Netflix's surprise debut of "The Cloverfield Paradox" immediately after the Super Bowl comes into clearer focus upon seeing the movie, making the clever marketing maneuver feel less like an industry "game-changer," as some were quick to proclaim it Sunday, then adopting the old maxim, "When life gives you lemons, make lemonade."
That's not to say that the film, loosely spun out of the universe "Cloverfield" introduced a decade ago, is a total disaster. But overall it's an ungainly, ill-conceived mess -- the kind that likely would have crashed and burned at the box office had Paramount, which is behind the J.J. Abrams-produced movie, proceeded with plans for a theatrical release this spring.
Given Netflix credit where it's due: Launching the film in this fashion made its arrival feel like an event, instead of an afterthought. Simply put, a movie's release pattern shouldn't be the most interesting thing about it, and the stunt again invites the question -- especially after the service's creative dud "Bright" -- what aligning itself with expensive sci-fi misfires does to burnish the Netflix brand over the long haul.
Basically, "The Cloverfield Paradox" plays like an elaborate mash-up of science fiction past, trying to concoct a cerebral thriller from random pieces of "Alien," "The Thing" and (perhaps most fundamentally) "2010," Peter Hyams' 1984 sequel to "2001: A Space Odyssey."
Still, director Julius Onah's film strands its solid cast in the vacuum of space with that most terrifying of monsters -- an utterly convoluted script -- producing a few tense moments but a general takeaway that's much closer to puzzling than profound.
Gugu Mbatha-Raw (featured, among other things, in a memorable "Black Mirror" episode) stars as Hamilton, who is part of an international crew that embarks on a perilous space mission, seeking to secure much-needed energy to feed a starving planet that (very much like "2010") is on the brink of war back home. If they can't work together and get along, as the captain (David Oyelowo) notes, "how do we ever expect them to do it down there?"
Their mistrust, however, is exacerbated when the mission goes strangely awry, leaving them potentially stranded, while the inevitable spooky threat begins to claim casualties aboard their craft, whose occupants also include Daniel Bruhl, Ziyi Zhang and Chris O'Dowd.
As Ridley Scott recognized 40 years ago, outer space is the ultimate haunted house, offering few means of escape.

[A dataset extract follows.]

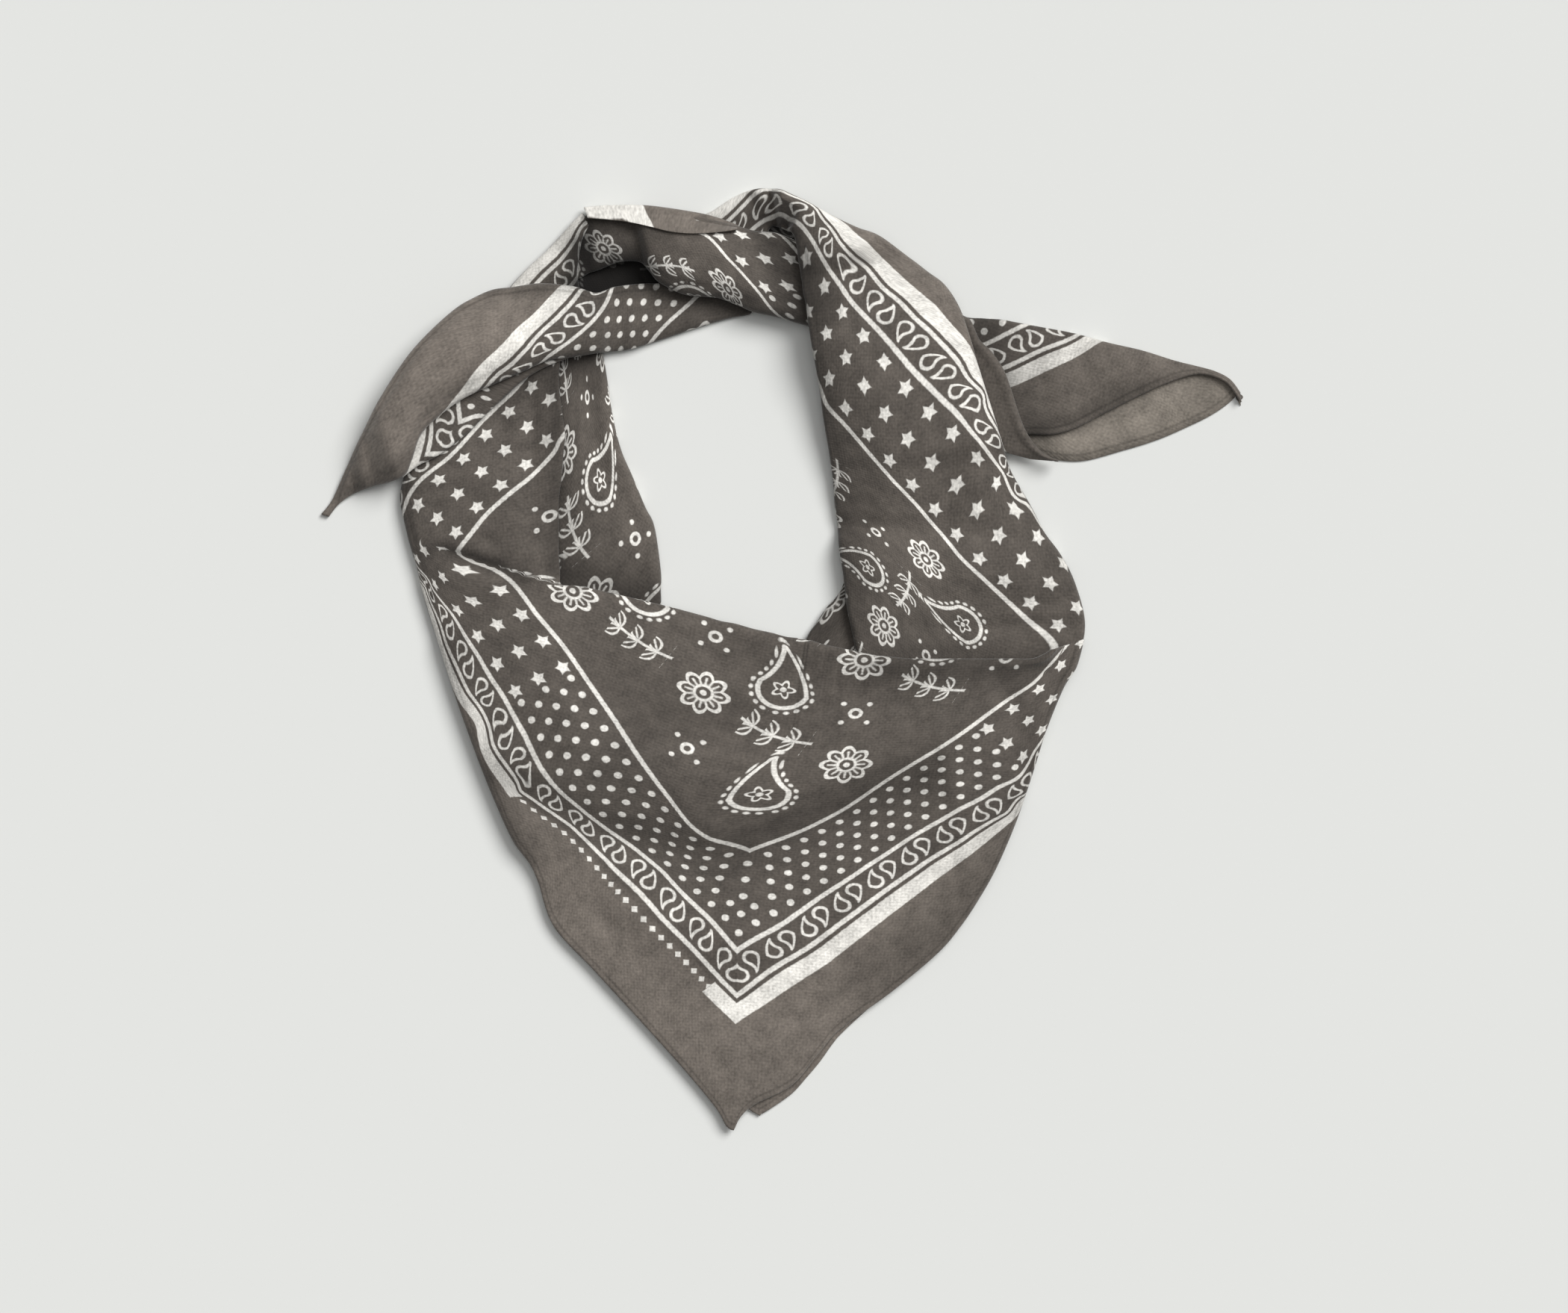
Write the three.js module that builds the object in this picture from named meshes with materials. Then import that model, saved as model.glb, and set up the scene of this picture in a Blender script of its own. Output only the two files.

But "The Cloverfield Paradox" gets sucked into the vortex of scientific mumbo-jumbo, while oscillating between the space-bound crew and a parallel plot regarding what's happening on Earth that does far more to muddy the narrative than enhance it.
Again, Netflix's business model relies on putting itself on people's radar in a way that inspires them to subscribe, and from that perspective, it's hard to argue that this bit of Super Bowl showmanship largely worked.
Much like the view that "Cloverfield's" space station enjoys hovering above Earth, though, with the benefit of even a modicum of perspective, this attention-getting exercise, and certainly the movie, looks a whole lot smaller.
"The Cloverfield Paradox" is currently streaming on Netflix.